Cierta noche, en vez de la voz que estaba acostumbrada a oír, oí otra, dulce y tierna, y al mismo tiempo terrible, que me dijo: «Tu madre te advierte que te protejas de la asesina». Al mismo tiempo surgió inesperadamente una luz, y vi a Carmilla, erguida, junto al pie de mi cama; con su camisón blanco y bañada, desde la barbilla hasta los pies, de una gran mancha de sangre.

Me desperté con un chillido, poseída por la sola idea de que Carmilla estaba siendo asesinada. Recuerdo que salté de la cama, y mi siguiente recuerdo es el de encontrarme en el pasillo, gritando en petición de auxilio.

Madame y Mademoiselle acudieron precipitadamente, saliendo, alarmadas, de sus habitaciones; en el pasillo había siempre una luz encendida, y, al verme, no tardaron en conocer la causa de mi terror.

Insistí en que llamáramos a la puerta de Carmilla.
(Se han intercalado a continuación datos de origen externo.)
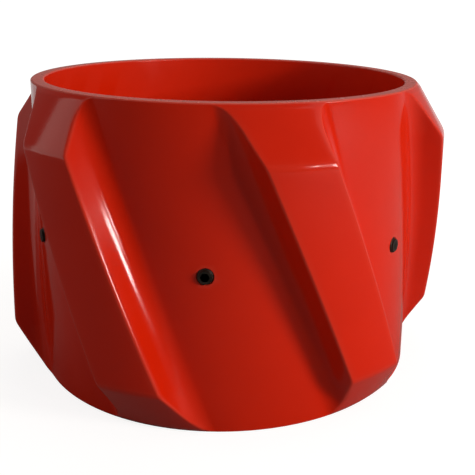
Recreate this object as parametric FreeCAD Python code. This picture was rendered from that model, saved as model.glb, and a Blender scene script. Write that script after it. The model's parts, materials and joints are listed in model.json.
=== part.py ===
import FreeCAD, Part
import math
import os

# Rigid casing centralizer: one casting, a tube with slanting vanes, and the set
# screws that lock it on the casing. Lengths are in millimetres, angles in degrees.
# The origin is on the bore's axis at the lower end, and +Z runs up the axis.

# Tube
casing_diameter = 244.475  # outside of the well casing that the bore slides over
casing_gap = 1.5875  # all round, between the casing and the bore
wall = 8.7  # tube wall under the channels
length = 200.0  # end face to end face
edge_break = 0.8  # bevel on the inner and outer edges of both end faces

# Vanes
vane_count = 6
vane_height = 19.875  # from the channel floor to the crest
crest_width = 42.0  # straight across a crest, square to the axis
helix_angle = 23.2  # between a vane and the axis, measured on the crest
flank_angle = 11.0  # between a flank and the radial line
root_radius = 15.0  # hollow fillet from a flank to the channel floor
crest_bevel = 1.2  # along a flank and along the crest, at the crest's long edges
taper_length = 32.0  # each end of a vane, measured along the axis
rim_step = 2.0  # how far a vane still stands out where it reaches the rim
twist_step = 18.0  # greatest height between two of the outlines that carry the twist

# Set screws, one in each channel at half height
screw_diameter = 10.0
screw_stand_out = 1.5  # outer end beyond the channel floor
screw_tip_gap = 0.2  # point short of the bore while the screw is backed off
thread_clearance = 0.05  # all round, between a screw and its hole
screw_offset = 4.6  # along the channel floor, from the middle of the channel
socket_width = 5.0  # across the flats
socket_depth = 3.6
socket_sides = 6
end_bevel = 0.9  # at a screw's outer end

# Worked out from the sizes above
bore_radius = casing_diameter / 2 + casing_gap
tube_radius = bore_radius + wall
crest_radius = tube_radius + vane_height
vane_pitch_angle = 360.0 / vane_count
twist_per_mm = math.degrees(math.tan(math.radians(helix_angle)) / crest_radius)
screw_radius = screw_diameter / 2
screw_length = wall + screw_stand_out - screw_tip_gap
screw_offset_angle = math.degrees(screw_offset / tube_radius)

# A blank or a cutter runs this far past the faces that it meets
overrun = 2.0

axis_up = FreeCAD.Vector(0, 0, 1)
axis_point = FreeCAD.Vector(0, 0, 0)
front_angle = -90.0  # the first screw looks along -Y


def plan_point(radius, angle):
    """A point in the plan at a radius and an angle from the X axis."""
    turn = math.radians(angle)
    return FreeCAD.Vector(radius * math.cos(turn), radius * math.sin(turn), 0)


def turned(point, angle):
    """The point turned about the bore's axis."""
    return FreeCAD.Rotation(axis_up, angle).multVec(point)


def mirrored(point):
    """The point's twin on the other flank of a vane that lies along X."""
    return FreeCAD.Vector(point.x, -point.y, point.z)


def arc(start, middle, end):
    return Part.Arc(start, middle, end).toShape()


def line(start, end):
    return Part.LineSegment(start, end).toShape()


def flank_points():
    """Cap, bevel foot, flank foot, fillet middle and fillet end of a vane along X."""
    slope = math.radians(flank_angle)
    half_width = crest_width / 2
    corner = FreeCAD.Vector(math.sqrt(crest_radius ** 2 - half_width ** 2), half_width, 0)
    inward = FreeCAD.Vector(-math.cos(slope), math.sin(slope), 0)
    sideways = FreeCAD.Vector(math.sin(slope), math.cos(slope), 0)
    # The fillet's centre keeps its distance from the flank and from the channel floor
    path_start = corner + sideways * root_radius
    along = path_start.dot(inward)
    reach = tube_radius + root_radius
    travel = -along - math.sqrt(along ** 2 - path_start.dot(path_start) + reach ** 2)
    centre = path_start + inward * travel
    foot = corner + inward * travel
    floor = centre * (tube_radius / reach)
    bisector = (foot - centre) + (floor - centre)
    middle = centre + bisector.normalize() * root_radius
    # The bevel's line runs on to the cap, and the crest's cylinder cuts it later
    bevel_foot = corner + inward * crest_bevel
    along_crest = FreeCAD.Vector(corner.y, -corner.x, 0).normalize()
    rise = (corner + along_crest * crest_bevel - bevel_foot).normalize()
    cap = bevel_foot + rise * ((crest_radius + overrun - bevel_foot.x) / rise.x)
    return cap, bevel_foot, foot, middle, floor


def plan_outline():
    """Channel floors, fillets, flanks, bevels and caps of all vanes, as one wire."""
    cap, bevel_foot, foot, middle, floor = flank_points()
    edges = []
    for vane in range(vane_count):
        angle = vane * vane_pitch_angle
        edges.append(arc(*[turned(mirrored(p), angle) for p in (floor, middle, foot)]))
        flank_and_cap = [mirrored(foot), mirrored(bevel_foot), mirrored(cap), cap, bevel_foot, foot]
        for start, end in zip(flank_and_cap, flank_and_cap[1:]):
            edges.append(line(turned(start, angle), turned(end, angle)))
        edges.append(arc(*[turned(p, angle) for p in (foot, middle, floor)]))
        channel_middle = plan_point(tube_radius, angle + vane_pitch_angle / 2)
        next_floor = turned(mirrored(floor), angle + vane_pitch_angle)
        edges.append(arc(turned(floor, angle), channel_middle, next_floor))
    return Part.Wire(edges)


def twisted_blank():
    """The plan outline carried up the axis while it turns like a left-hand screw."""
    blank_length = length + 2 * overrun
    steps = math.ceil(blank_length / twist_step)
    # At half height each vane lies midway between two channels, clear of the screws
    middle_angle = front_angle + vane_pitch_angle / 2 + screw_offset_angle
    outlines = []
    for step in range(steps + 1):
        height = blank_length * step / steps - overrun
        outline = plan_outline()
        outline.rotate(axis_point, axis_up, middle_angle - twist_per_mm * (height - length / 2))
        outline.translate(axis_up * height)
        outlines.append(outline)
    return Part.makeLoft(outlines, True, True)


def turned_solid(points):
    """The solid that a closed outline in the XZ plane sweeps about the Z axis."""
    corners = [FreeCAD.Vector(radius, 0, height) for radius, height in points]
    face = Part.Face(Part.makePolygon(corners + corners[:1]))
    return face.revolve(axis_point, axis_up, 360)


def turned_envelope():
    """Bore, end faces, bevels, vane tapers and crests, as a lathe would leave them."""
    rim_radius = tube_radius + rim_step
    bevel_height = edge_break + rim_step
    lower_half = [
        (bore_radius, edge_break),
        (bore_radius + edge_break, 0),
        (tube_radius - edge_break, 0),
        (rim_radius, bevel_height),
        (crest_radius, taper_length),
    ]
    upper_half = [(radius, length - height) for radius, height in reversed(lower_half)]
    return turned_solid(lower_half + upper_half)


def set_screw():
    """A screw along Z with its point at the bottom and its hexagon socket on top."""
    profile = [
        (0, 0),
        (screw_radius, 0),
        (screw_radius, screw_length - end_bevel),
        (screw_radius - end_bevel, screw_length),
        (0, screw_length),
    ]
    corner_radius = socket_width / 2 / math.cos(math.pi / socket_sides)
    corners = [plan_point(corner_radius, 360.0 * side / socket_sides) for side in range(socket_sides)]
    hexagon = Part.Face(Part.makePolygon(corners + corners[:1]))
    hexagon.translate(axis_up * screw_length)
    return turned_solid(profile).cut(hexagon.extrude(axis_up * -socket_depth))


def screw_hole():
    """The cutter for one screw hole, along Z from inside the bore to past the floor."""
    hole = Part.makeCylinder(screw_radius + thread_clearance, wall + 2 * overrun)
    hole.translate(axis_up * -overrun)
    return hole


def in_channel(shape, seat_radius, number):
    """The shape laid from the Z axis onto a channel's radial line at half height."""
    placed = shape.copy()
    placed.rotate(axis_point, FreeCAD.Vector(0, 1, 0), 90)
    placed.translate(FreeCAD.Vector(seat_radius, 0, length / 2))
    placed.rotate(axis_point, axis_up, front_angle + number * vane_pitch_angle)
    return placed


def vaned_body():
    """The casting: twisted blank inside the turned envelope, with its screw holes."""
    body = twisted_blank().common(turned_envelope())
    hole = screw_hole()
    holes = [in_channel(hole, bore_radius, number) for number in range(vane_count)]
    return body.cut(holes)


def save(shape, name):
    """One STEP file to each piece."""
    print(name, "volume", round(shape.Volume), "solids", len(shape.Solids), "valid", shape.isValid())
    shape.exportStep(os.path.join("parts", name + ".step"))


os.makedirs("parts", exist_ok=True)
save(vaned_body(), "vaned_body")
for number in range(vane_count):
    screw = in_channel(set_screw(), bore_radius + screw_tip_gap, number)
    save(screw, "set_screw_" + str(number + 1))
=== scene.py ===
import json
import math

import bmesh
import bpy
from mathutils import Matrix, Vector


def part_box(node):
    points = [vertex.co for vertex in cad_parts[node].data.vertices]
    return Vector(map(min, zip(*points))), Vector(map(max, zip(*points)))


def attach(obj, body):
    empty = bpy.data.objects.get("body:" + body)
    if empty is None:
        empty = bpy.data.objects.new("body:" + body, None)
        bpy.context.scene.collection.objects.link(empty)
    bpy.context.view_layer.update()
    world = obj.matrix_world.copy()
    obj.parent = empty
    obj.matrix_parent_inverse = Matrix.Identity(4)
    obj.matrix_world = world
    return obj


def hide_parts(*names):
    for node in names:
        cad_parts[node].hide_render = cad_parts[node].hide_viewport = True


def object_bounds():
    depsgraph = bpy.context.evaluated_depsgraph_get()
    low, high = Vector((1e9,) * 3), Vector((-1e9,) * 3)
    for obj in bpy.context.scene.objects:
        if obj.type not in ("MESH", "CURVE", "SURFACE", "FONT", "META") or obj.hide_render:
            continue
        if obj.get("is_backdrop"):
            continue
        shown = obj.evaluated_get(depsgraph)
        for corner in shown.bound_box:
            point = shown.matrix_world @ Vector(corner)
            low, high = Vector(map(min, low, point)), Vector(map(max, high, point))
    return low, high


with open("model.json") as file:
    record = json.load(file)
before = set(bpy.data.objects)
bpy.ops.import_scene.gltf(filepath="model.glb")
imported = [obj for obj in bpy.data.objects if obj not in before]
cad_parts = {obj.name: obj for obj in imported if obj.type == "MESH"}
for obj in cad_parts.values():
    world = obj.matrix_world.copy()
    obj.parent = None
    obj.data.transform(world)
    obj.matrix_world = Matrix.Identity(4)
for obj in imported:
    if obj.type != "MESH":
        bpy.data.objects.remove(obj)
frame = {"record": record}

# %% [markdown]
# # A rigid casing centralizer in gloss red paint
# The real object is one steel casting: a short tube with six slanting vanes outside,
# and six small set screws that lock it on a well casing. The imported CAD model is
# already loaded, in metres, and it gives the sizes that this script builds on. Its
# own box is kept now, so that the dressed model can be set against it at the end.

cad_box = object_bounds()
MM = 0.001
body_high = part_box("vaned_body")[1]
mounts = {mount["name"]: mount for mount in frame["record"]["mounts"]}
LENGTH = body_high.z
CREST_RADIUS = body_high.x
BORE_RADIUS = mounts["casing_bore"]["dims"]["r_mm"] * MM
print("length", round(LENGTH, 4), "m, crest radius", round(CREST_RADIUS, 4), "m")
print("bore radius", round(BORE_RADIUS, 5), "m")

# %% [markdown]
# The casting's other sizes are the construction's own: the wall, the hollow at a
# vane's root, the slope of its flanks and how much it turns. They are written once
# here, in millimetres on the real part, so that a change to the part is one line.

# %% Sizes of the casting
VANES = 6
WALL = 8.7 * MM
ROOT_HOLLOW = 15.0 * MM
CREST_HALF_WIDTH = 21.0 * MM
FLANK_SLOPE = math.radians(11.0)
HELIX_ANGLE = math.radians(23.2)
TAPER = 32.0 * MM
RIM_STEP = 2.0 * MM
END_BEVEL = 0.8 * MM
SCREW_OFFSET = 4.6 * MM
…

No recibimos ninguna respuesta. Aquello se convirtió pronto en un vendaval de aporreamientos y gritos. Chillábamos su nombre, pero en vano.

Nos asustamos todas, porque la puerta estaba cerrada con llave. Regresamos, llenas de pánico, a mi habitación. Allí hicimos sonar la campana, larga y furiosamente. Si la habitación de mi padre hubiera estado en aquella parte de la casa, le hubiéramos llamado de inmediato en nuestra ayuda. Pero, ¡ay!, estaba totalmente fuera del alcance de nuestros gritos, y llegar a él implicaba una excursión para la que ninguna de nosotras tenía valor.

Algunos sirvientes, sin embargo, no tardaron en subir corriendo las escaleras; yo me había puesto entretanto la bata y las zapatillas, y mis compañeras estaban ya ataviadas del mismo modo. Al reconocer las voces de los sirvientes en el pasillo, salimos todas juntas; y, tras renovar infructuosamente nuestras llamadas a la puerta de Carmilla, ordené a los hombres que forzaran la puerta. Eso hicieron, y nosotras, que sosteníamos en alto nuestras lámparas en la entrada, miramos dentro de la habitación.

La llamamos por su nombre; pero seguía sin haber respuesta. Miramos por toda la habitación. Todo estaba en su lugar, en el mismo estado en que yo lo había dejado al darle las buenas noches. Pero Carmilla había desaparecido.